Reproduce this listing in full.

= Records from a collection =
+++++
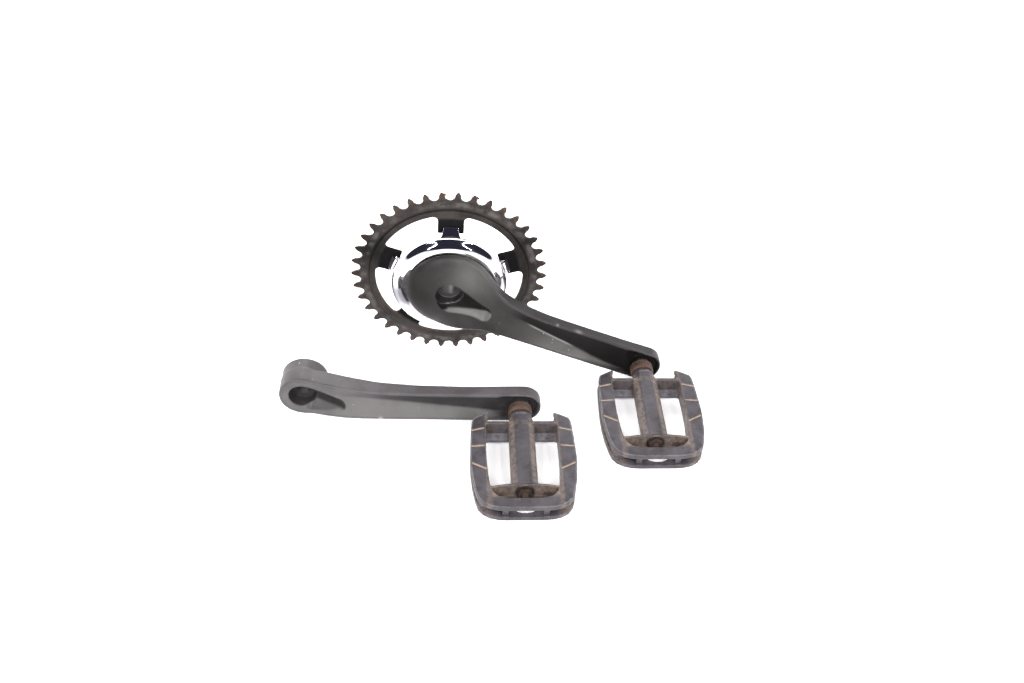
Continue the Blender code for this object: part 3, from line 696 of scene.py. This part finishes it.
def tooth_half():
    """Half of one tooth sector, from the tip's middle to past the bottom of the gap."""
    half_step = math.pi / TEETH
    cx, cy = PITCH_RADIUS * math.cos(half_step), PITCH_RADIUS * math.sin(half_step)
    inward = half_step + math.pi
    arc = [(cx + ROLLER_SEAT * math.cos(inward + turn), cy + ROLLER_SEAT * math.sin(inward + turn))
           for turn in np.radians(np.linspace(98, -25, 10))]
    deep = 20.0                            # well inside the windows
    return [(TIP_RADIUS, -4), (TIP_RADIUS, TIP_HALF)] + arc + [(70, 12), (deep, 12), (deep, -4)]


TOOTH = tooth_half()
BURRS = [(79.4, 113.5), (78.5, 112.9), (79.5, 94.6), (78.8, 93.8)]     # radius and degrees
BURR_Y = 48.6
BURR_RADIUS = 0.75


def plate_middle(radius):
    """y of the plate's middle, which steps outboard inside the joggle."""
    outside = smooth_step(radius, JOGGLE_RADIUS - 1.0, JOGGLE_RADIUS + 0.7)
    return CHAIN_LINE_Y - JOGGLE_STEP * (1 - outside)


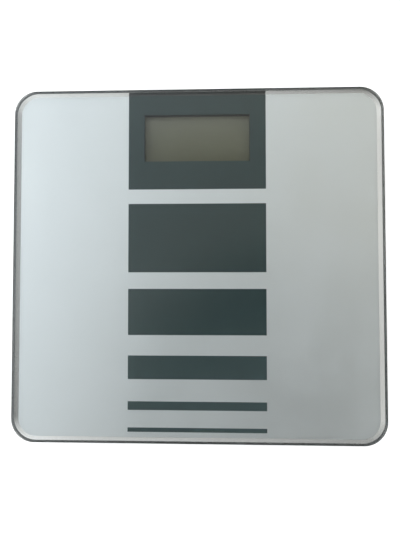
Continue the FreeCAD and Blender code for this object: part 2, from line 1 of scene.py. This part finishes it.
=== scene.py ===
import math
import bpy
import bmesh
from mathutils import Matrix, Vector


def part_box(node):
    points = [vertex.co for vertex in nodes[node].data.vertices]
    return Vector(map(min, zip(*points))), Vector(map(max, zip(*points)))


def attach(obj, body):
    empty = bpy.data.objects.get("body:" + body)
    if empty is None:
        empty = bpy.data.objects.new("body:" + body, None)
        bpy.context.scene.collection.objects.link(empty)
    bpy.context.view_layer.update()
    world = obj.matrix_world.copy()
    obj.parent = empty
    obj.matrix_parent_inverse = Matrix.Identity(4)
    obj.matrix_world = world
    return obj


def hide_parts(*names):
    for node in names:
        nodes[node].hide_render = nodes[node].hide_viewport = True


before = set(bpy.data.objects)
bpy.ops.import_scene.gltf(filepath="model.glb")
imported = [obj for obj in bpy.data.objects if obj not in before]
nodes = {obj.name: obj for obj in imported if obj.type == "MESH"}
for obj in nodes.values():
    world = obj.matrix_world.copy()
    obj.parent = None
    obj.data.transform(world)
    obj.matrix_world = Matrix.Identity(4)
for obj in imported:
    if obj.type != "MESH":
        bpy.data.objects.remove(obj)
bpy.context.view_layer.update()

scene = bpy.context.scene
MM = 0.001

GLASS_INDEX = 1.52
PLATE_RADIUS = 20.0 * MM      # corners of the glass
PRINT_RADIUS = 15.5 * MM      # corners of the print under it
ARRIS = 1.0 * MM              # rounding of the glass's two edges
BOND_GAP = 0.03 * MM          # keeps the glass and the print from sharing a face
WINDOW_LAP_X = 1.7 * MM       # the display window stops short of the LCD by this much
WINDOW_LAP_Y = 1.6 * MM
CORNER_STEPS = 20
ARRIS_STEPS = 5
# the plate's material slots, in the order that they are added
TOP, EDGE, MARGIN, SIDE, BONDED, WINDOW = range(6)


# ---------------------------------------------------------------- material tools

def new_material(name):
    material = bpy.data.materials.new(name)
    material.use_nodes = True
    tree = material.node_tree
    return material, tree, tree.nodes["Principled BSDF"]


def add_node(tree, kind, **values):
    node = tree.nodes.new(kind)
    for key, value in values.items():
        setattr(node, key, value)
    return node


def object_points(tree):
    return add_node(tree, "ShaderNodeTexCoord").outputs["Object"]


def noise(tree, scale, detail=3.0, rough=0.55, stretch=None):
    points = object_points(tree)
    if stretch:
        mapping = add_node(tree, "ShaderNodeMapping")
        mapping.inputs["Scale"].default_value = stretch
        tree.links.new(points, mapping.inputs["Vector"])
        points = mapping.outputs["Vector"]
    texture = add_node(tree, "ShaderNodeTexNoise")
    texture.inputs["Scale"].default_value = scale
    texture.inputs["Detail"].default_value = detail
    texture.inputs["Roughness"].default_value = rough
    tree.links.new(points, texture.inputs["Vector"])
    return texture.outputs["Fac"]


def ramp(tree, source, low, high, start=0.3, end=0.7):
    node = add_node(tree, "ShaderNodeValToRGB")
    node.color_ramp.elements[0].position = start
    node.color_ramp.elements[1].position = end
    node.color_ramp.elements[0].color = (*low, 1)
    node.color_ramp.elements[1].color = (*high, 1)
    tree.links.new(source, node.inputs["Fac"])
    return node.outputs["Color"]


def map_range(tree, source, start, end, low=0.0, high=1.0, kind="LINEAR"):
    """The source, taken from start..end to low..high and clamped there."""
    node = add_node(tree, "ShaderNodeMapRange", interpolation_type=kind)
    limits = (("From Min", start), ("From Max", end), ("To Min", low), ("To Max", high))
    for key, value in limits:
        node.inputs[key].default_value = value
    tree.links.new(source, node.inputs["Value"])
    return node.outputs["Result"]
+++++
= RESULT =
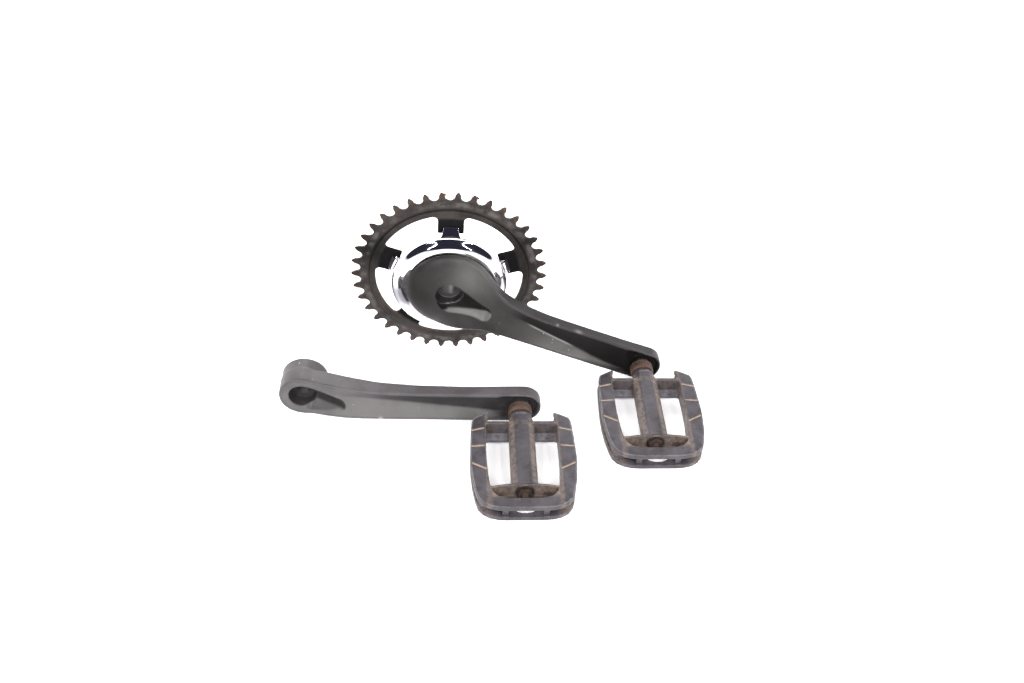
Continue the Blender code for this object: part 3, from line 696 of scene.py. This part finishes it.
def tooth_half():
    """Half of one tooth sector, from the tip's middle to past the bottom of the gap."""
    half_step = math.pi / TEETH
    cx, cy = PITCH_RADIUS * math.cos(half_step), PITCH_RADIUS * math.sin(half_step)
    inward = half_step + math.pi
    arc = [(cx + ROLLER_SEAT * math.cos(inward + turn), cy + ROLLER_SEAT * math.sin(inward + turn))
           for turn in np.radians(np.linspace(98, -25, 10))]
    deep = 20.0                            # well inside the windows
    return [(TIP_RADIUS, -4), (TIP_RADIUS, TIP_HALF)] + arc + [(70, 12), (deep, 12), (deep, -4)]


TOOTH = tooth_half()
BURRS = [(79.4, 113.5), (78.5, 112.9), (79.5, 94.6), (78.8, 93.8)]     # radius and degrees
BURR_Y = 48.6
BURR_RADIUS = 0.75


def plate_middle(radius):
    """y of the plate's middle, which steps outboard inside the joggle."""
    outside = smooth_step(radius, JOGGLE_RADIUS - 1.0, JOGGLE_RADIUS + 0.7)
    return CHAIN_LINE_Y - JOGGLE_STEP * (1 - outside)


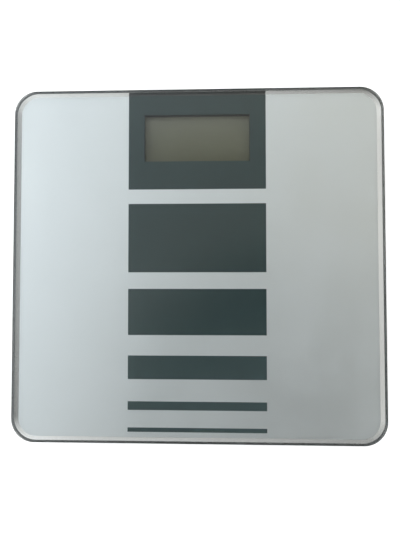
Continue the FreeCAD and Blender code for this object: part 2, from line 1 of scene.py. This part finishes it.
=== scene.py ===
import math
import bpy
import bmesh
from mathutils import Matrix, Vector


def part_box(node):
    points = [vertex.co for vertex in nodes[node].data.vertices]
    return Vector(map(min, zip(*points))), Vector(map(max, zip(*points)))


def attach(obj, body):
    empty = bpy.data.objects.get("body:" + body)
    if empty is None:
        empty = bpy.data.objects.new("body:" + body, None)
        bpy.context.scene.collection.objects.link(empty)
    bpy.context.view_layer.update()
    world = obj.matrix_world.copy()
    obj.parent = empty
    obj.matrix_parent_inverse = Matrix.Identity(4)
    obj.matrix_world = world
    return obj


def hide_parts(*names):
    for node in names:
        nodes[node].hide_render = nodes[node].hide_viewport = True


before = set(bpy.data.objects)
bpy.ops.import_scene.gltf(filepath="model.glb")
imported = [obj for obj in bpy.data.objects if obj not in before]
nodes = {obj.name: obj for obj in imported if obj.type == "MESH"}
for obj in nodes.values():
    world = obj.matrix_world.copy()
    obj.parent = None
    obj.data.transform(world)
    obj.matrix_world = Matrix.Identity(4)
for obj in imported:
    if obj.type != "MESH":
        bpy.data.objects.remove(obj)
bpy.context.view_layer.update()

scene = bpy.context.scene
MM = 0.001

GLASS_INDEX = 1.52
PLATE_RADIUS = 20.0 * MM      # corners of the glass
PRINT_RADIUS = 15.5 * MM      # corners of the print under it
ARRIS = 1.0 * MM              # rounding of the glass's two edges
BOND_GAP = 0.03 * MM          # keeps the glass and the print from sharing a face
WINDOW_LAP_X = 1.7 * MM       # the display window stops short of the LCD by this much
WINDOW_LAP_Y = 1.6 * MM
CORNER_STEPS = 20
ARRIS_STEPS = 5
# the plate's material slots, in the order that they are added
TOP, EDGE, MARGIN, SIDE, BONDED, WINDOW = range(6)


# ---------------------------------------------------------------- material tools

def new_material(name):
    material = bpy.data.materials.new(name)
    material.use_nodes = True
    tree = material.node_tree
    return material, tree, tree.nodes["Principled BSDF"]


def add_node(tree, kind, **values):
    node = tree.nodes.new(kind)
    for key, value in values.items():
        setattr(node, key, value)
    return node


def object_points(tree):
    return add_node(tree, "ShaderNodeTexCoord").outputs["Object"]


def noise(tree, scale, detail=3.0, rough=0.55, stretch=None):
    points = object_points(tree)
    if stretch:
        mapping = add_node(tree, "ShaderNodeMapping")
        mapping.inputs["Scale"].default_value = stretch
        tree.links.new(points, mapping.inputs["Vector"])
        points = mapping.outputs["Vector"]
    texture = add_node(tree, "ShaderNodeTexNoise")
    texture.inputs["Scale"].default_value = scale
    texture.inputs["Detail"].default_value = detail
    texture.inputs["Roughness"].default_value = rough
    tree.links.new(points, texture.inputs["Vector"])
    return texture.outputs["Fac"]


def ramp(tree, source, low, high, start=0.3, end=0.7):
    node = add_node(tree, "ShaderNodeValToRGB")
    node.color_ramp.elements[0].position = start
    node.color_ramp.elements[1].position = end
    node.color_ramp.elements[0].color = (*low, 1)
    node.color_ramp.elements[1].color = (*high, 1)
    tree.links.new(source, node.inputs["Fac"])
    return node.outputs["Color"]


def map_range(tree, source, start, end, low=0.0, high=1.0, kind="LINEAR"):
    """The source, taken from start..end to low..high and clamped there."""
    node = add_node(tree, "ShaderNodeMapRange", interpolation_type=kind)
    limits = (("From Min", start), ("From Max", end), ("To Min", low), ("To Max", high))
    for key, value in limits:
        node.inputs[key].default_value = value
    tree.links.new(source, node.inputs["Value"])
    return node.outputs["Result"]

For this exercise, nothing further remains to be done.